Problem to solve » Reproduce exactly the lines from the one containing "extrude(amount=nut_thickness)" down to the one containing "bpy.data.objects.remove(obj)", including both of those lines, and nothing else.

Exercise input »
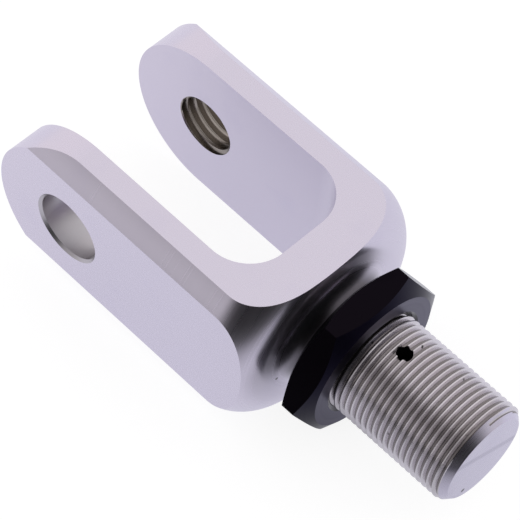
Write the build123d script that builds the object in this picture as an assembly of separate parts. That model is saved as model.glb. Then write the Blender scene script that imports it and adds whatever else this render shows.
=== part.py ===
"""Clevis rod end: a one-piece forked head with a threaded shank, and its thin lock nut.

The fork is turned from round bar and then milled. The bar is faced, its shoulder rounded and the
shank turned down in one setting; four flats, the round tips, the slot and the cross bores follow.

Frame: the origin is where the pin axis crosses the rod axis. +X runs along the rod axis towards
the end of the shank, the pin axis is Y with the tapped ear at +Y, and +Z is square to both.
All sizes are millimetres.
"""

from build123d import *
import os
from math import cos, radians, tan

# Forked head
slot_width = 31.0
ear_wall = 8.5
head_height = 40.0
bar_diameter = 57.5
slot_depth = 42.5
slot_corner_radius = 10.0
web_thickness = 10.0
shoulder_radius = 10.0

# Threaded shank, drawn at the thread's major diameter
shank_diameter = 24.0
shank_length = 43.0
shank_end_chamfer = 1.75
neck_fillet = 4.0

# Locking hole, drilled square to the shank from the top
lock_hole_diameter = 3.5
lock_hole_depth = 8.0
lock_hole_to_end_face = 19.5
drill_point_angle = 118.0

# Cross bores in the ears: the plain one takes the pin, the tapped one its thread
pin_bore_diameter = 16.0
pin_bore_rim = 0.6
pin_thread_diameter = 16.0
pin_thread_pitch = 2.0
tapped_bore_rim = 0.2

# Lock nut, tightened with its flats turned slightly off the fork's
nut_across_flats = 36.0
nut_thickness = 7.75
nut_face_diameter = 33.4
nut_chamfer_angle = 30.0
nut_countersink = 0.9
nut_running_clearance = 0.05
nut_stand_off = 0.75
nut_turn = 1.2

# A tool passes this far beyond the stock that it cuts
overcut = 2.0

# Sizes that follow
head_width = slot_width + 2 * ear_wall
tip_radius = head_height / 2
bar_radius = bar_diameter / 2
shank_radius = shank_diameter / 2
end_face_x = slot_depth + web_thickness
shank_end_x = end_face_x + shank_length
tapping_diameter = pin_thread_diameter - 1.0825 * pin_thread_pitch
nut_back_x = end_face_x + neck_fillet + nut_stand_off


def turned_blank():
    """The bar after turning: full diameter, rounded shoulder, end face, neck fillet and shank."""
    stock_x = -tip_radius - overcut
    with BuildPart() as blank:
        with BuildSketch(Plane.XZ):
            with BuildLine():
                Polyline(
                    (end_face_x - shoulder_radius, bar_radius),
                    (stock_x, bar_radius),
                    (stock_x, 0),
                    (shank_end_x, 0),
                    (shank_end_x, shank_radius - shank_end_chamfer),
                    (shank_end_x - shank_end_chamfer, shank_radius),
                    (end_face_x + neck_fillet, shank_radius),
                )
                shoulder = JernArc(
                    start=(end_face_x - shoulder_radius, bar_radius),
                    tangent=(1, 0),
                    radius=shoulder_radius,
                    arc_size=-90,
                )
                neck = JernArc(
                    start=(end_face_x, shank_radius + neck_fillet),
                    tangent=(0, -1),
                    radius=neck_fillet,
                    arc_size=90,
                )
                Line(shoulder @ 1, neck @ 0)
            make_face()
        revolve(axis=Axis.X)
    return blank.part


def milled_outline():
    """What the milling leaves of the bar: flat top, bottom and sides, and tips round the pin axis."""
    length = shank_end_x + overcut
    with BuildPart() as outline:
        with BuildSketch(Plane.XZ):
            Circle(tip_radius)
            with Locations((length / 2, 0)):
                Rectangle(length, head_height)
        extrude(amount=head_width / 2, both=True)
    return outline.part


def slot_cutter():
    """The slot between the ears, open at the tips, with rounded corners at its floor."""
    length = slot_depth + tip_radius + overcut
    with BuildPart() as slot:
        with BuildSketch(Plane.XY) as plan:
            with Locations((slot_depth - length / 2, 0)):
                Rectangle(length, slot_width)
            floor_corners = plan.vertices().group_by(Axis.X)[-1]
            fillet(floor_corners, radius=min(slot_corner_radius, 0.49 * slot_width))
        extrude(amount=head_height / 2 + overcut, both=True)
    return slot.part


def bore_cutter(diameter, rim, from_y, to_y):
    """A bore through one ear on the pin axis, with a chamfer at each rim."""
    radius = diameter / 2
    flare = rim + overcut
    with BuildPart() as bore:
        with BuildSketch(Plane.XY):
            with BuildLine():
                Polyline(
                    (0, from_y - overcut),
                    (radius + flare, from_y - overcut),
                    (radius, from_y + rim),
                    (radius, to_y - rim),
                    (radius + flare, to_y + overcut),
                    (0, to_y + overcut),
                    close=True,
                )
            make_face()
        revolve(axis=Axis.Y)
    return bore.part


def lock_hole_cutter():
    """The blind hole in the top of the shank, with the cone that the drill leaves."""
    radius = lock_hole_diameter / 2
    cone = radius / tan(radians(drill_point_angle / 2))
    x = end_face_x + lock_hole_to_end_face
    floor_z = shank_radius - lock_hole_depth
    with BuildPart() as hole:
        with BuildSketch(Plane.XZ):
            with BuildLine():
                Polyline(
                    (x, shank_radius + overcut),
                    (x + radius, shank_radius + overcut),
                    (x + radius, floor_z),
                    (x, floor_z - cone),
                    close=True,
                )
            make_face()
        revolve(axis=Axis((x, 0, 0), (0, 0, 1)))
    return hole.part


def make_fork():
    inner_y = slot_width / 2
    outer_y = head_width / 2
    fork = turned_blank() & milled_outline()
    fork -= slot_cutter()
    fork -= bore_cutter(pin_bore_diameter, pin_bore_rim, -outer_y, -inner_y)
    fork -= bore_cutter(tapping_diameter, tapped_bore_rim, inner_y, outer_y)
    fork -= lock_hole_cutter()
    return fork


def make_lock_nut():
    """A hexagon with both faces chamfered to a circle, bored to run on the shank."""
    corner_radius = nut_across_flats / 2 / cos(radians(30))
    cone_radius = corner_radius + 0.2
    face_radius = nut_face_diameter / 2
    cone_depth = (cone_radius - face_radius) * tan(radians(nut_chamfer_angle))
    bore_radius = shank_radius + nut_running_clearance
    front_x = nut_back_x + nut_thickness
    countersink_depth = nut_countersink * tan(radians(nut_chamfer_angle))
    with BuildPart() as nut:
        with BuildSketch(Plane.YZ.offset(nut_back_x)):
            RegularPolygon(nut_across_flats / 2, side_count=6, major_radius=False, rotation=nut_turn)
        extrude(amount=nut_thickness)
        with BuildSketch(Plane.XZ):
            with BuildLine():
                Polyline(
                    (nut_back_x, bore_radius + nut_countersink),
                    (nut_back_x, face_radius),
                    (nut_back_x + cone_depth, cone_radius),
                    (front_x - cone_depth, cone_radius),
                    (front_x, face_radius),
                    (front_x, bore_radius + nut_countersink),
                    (front_x - countersink_depth, bore_radius),
                    (nut_back_x + countersink_depth, bore_radius),
                    close=True,
                )
            make_face()
        revolve(axis=Axis.X, mode=Mode.INTERSECT)
    return nut.part


os.makedirs("parts", exist_ok=True)
export_step(make_fork(), "parts/clevis_fork.step")
export_step(make_lock_nut(), "parts/lock_nut.step")
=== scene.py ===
import math

import bmesh
import bpy
import numpy as np
from mathutils import Matrix, Vector


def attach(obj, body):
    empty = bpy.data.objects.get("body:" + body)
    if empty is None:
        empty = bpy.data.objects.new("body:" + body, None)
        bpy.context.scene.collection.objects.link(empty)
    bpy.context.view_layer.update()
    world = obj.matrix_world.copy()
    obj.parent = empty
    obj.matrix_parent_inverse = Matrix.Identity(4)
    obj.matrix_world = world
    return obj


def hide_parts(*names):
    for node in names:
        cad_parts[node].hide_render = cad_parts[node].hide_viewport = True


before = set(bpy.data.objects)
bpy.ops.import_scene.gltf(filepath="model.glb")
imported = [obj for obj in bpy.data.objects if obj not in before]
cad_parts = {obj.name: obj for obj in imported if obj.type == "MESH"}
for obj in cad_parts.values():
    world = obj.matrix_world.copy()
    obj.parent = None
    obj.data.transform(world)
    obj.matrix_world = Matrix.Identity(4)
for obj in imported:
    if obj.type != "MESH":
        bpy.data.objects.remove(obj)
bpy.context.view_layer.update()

# The turned blank. The fork starts as round steel bar, held once in the lathe: the bar's skin,
# the rounded shoulder, the end face and the filleted neck are turned to a fine, glossy finish.
# All sizes are millimetres, in the frame of the solids.
MM = 0.001
COLUMNS = 256
BAR_RADIUS = 28.75
SHOULDER_RADIUS = 10.0
END_FACE_X = 52.5
NECK_FILLET = 4.0
SHANK_RADIUS = 12.0
TIP_RADIUS = 20.0
OVERCUT = 2.0
SHOULDER_STEPS = 40
NECK_STEPS = 20


def around(axis, along, radius, turn):
    """Points round an axis, with the turn counted right-handed about it."""
    first = radius * np.cos(turn)
    second = radius * np.sin(turn)
    spread = {"x": (along, first, second), "y": (second, along, first), "z": (first, second, along)}
    return np.stack(np.broadcast_arrays(*spread[axis]), -1).reshape(-1, 3)


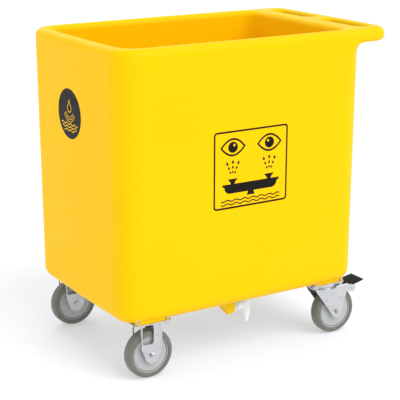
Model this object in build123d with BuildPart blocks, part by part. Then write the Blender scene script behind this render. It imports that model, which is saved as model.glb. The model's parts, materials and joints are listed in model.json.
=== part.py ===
"""Wheeled waste-water tub for a portable eyewash: a rotationally moulded, hollow-walled tub with a
handle shelf, two rigid casters, two braked swivel casters and a drain tap. Millimetres, +Z up.

X runs along the tub with the handle at +X, and the origin is on the floor under the middle of the
whole length. Left is the -Y side, as seen by a person pushing from the handle end."""

from build123d import *
from math import cos, radians, sin, sqrt, tan
import os

os.makedirs("parts", exist_ok=True)

# ---- driving dimensions: tub --------------------------------------------------------------------
overall_length = 810.0      # end wall to nose of the handle shelf
tub_length = 720.0          # end wall to end wall
tub_width = 515.0           # across the middle of the long sides
rim_height = 829.0          # top of the rim above the floor
base_height = 152.0         # underside of the tub, the mounting height of the casters
skin = 5.0                  # thickness of each moulded skin
wall = 36.0                 # outer face to inner face of the hollow wall
floor_depth = 30.0          # outer face to inner face of the hollow floor
side_bow = 5.0              # how far each long side bulges over the whole length
end_bow = 4.0               # how far each end bulges
draft = 3.0                 # how much the base is inset all round against the rim
shelf_thickness = 36.0      # height of the rim band and of the handle shelf
corner_radius = 61.0
nose_radius = 57.0
base_radius = 32.0
rim_outer_radius = 20.5
rim_inner_radius = 15.0
under_rim_radius = 14.0
flare_radius = 26.0         # hollow under the handle shelf, where it meets the end wall
flare_steps = 5
cavity_corner_radius = 42.0
cavity_floor_radius = 30.0
solid_rim_depth = 16.0      # the two skins run together this far below the top of the rim

slot_length = 180.0
slot_width = 44.0
slot_spacing = 227.0
slot_x = 349.0
slot_edge_radius = 9.0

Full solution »
        extrude(amount=nut_thickness)
        with BuildSketch(Plane.XZ):
            with BuildLine():
                Polyline(
                    (nut_back_x, bore_radius + nut_countersink),
                    (nut_back_x, face_radius),
                    (nut_back_x + cone_depth, cone_radius),
                    (front_x - cone_depth, cone_radius),
                    (front_x, face_radius),
                    (front_x, bore_radius + nut_countersink),
                    (front_x - countersink_depth, bore_radius),
                    (nut_back_x + countersink_depth, bore_radius),
                    close=True,
                )
            make_face()
        revolve(axis=Axis.X, mode=Mode.INTERSECT)
    return nut.part


os.makedirs("parts", exist_ok=True)
export_step(make_fork(), "parts/clevis_fork.step")
export_step(make_lock_nut(), "parts/lock_nut.step")
=== scene.py ===
import math

import bmesh
import bpy
import numpy as np
from mathutils import Matrix, Vector


def attach(obj, body):
    empty = bpy.data.objects.get("body:" + body)
    if empty is None:
        empty = bpy.data.objects.new("body:" + body, None)
        bpy.context.scene.collection.objects.link(empty)
    bpy.context.view_layer.update()
    world = obj.matrix_world.copy()
    obj.parent = empty
    obj.matrix_parent_inverse = Matrix.Identity(4)
    obj.matrix_world = world
    return obj


def hide_parts(*names):
    for node in names:
        cad_parts[node].hide_render = cad_parts[node].hide_viewport = True


before = set(bpy.data.objects)
bpy.ops.import_scene.gltf(filepath="model.glb")
imported = [obj for obj in bpy.data.objects if obj not in before]
cad_parts = {obj.name: obj for obj in imported if obj.type == "MESH"}
for obj in cad_parts.values():
    world = obj.matrix_world.copy()
    obj.parent = None
    obj.data.transform(world)
    obj.matrix_world = Matrix.Identity(4)
for obj in imported:
    if obj.type != "MESH":
        bpy.data.objects.remove(obj)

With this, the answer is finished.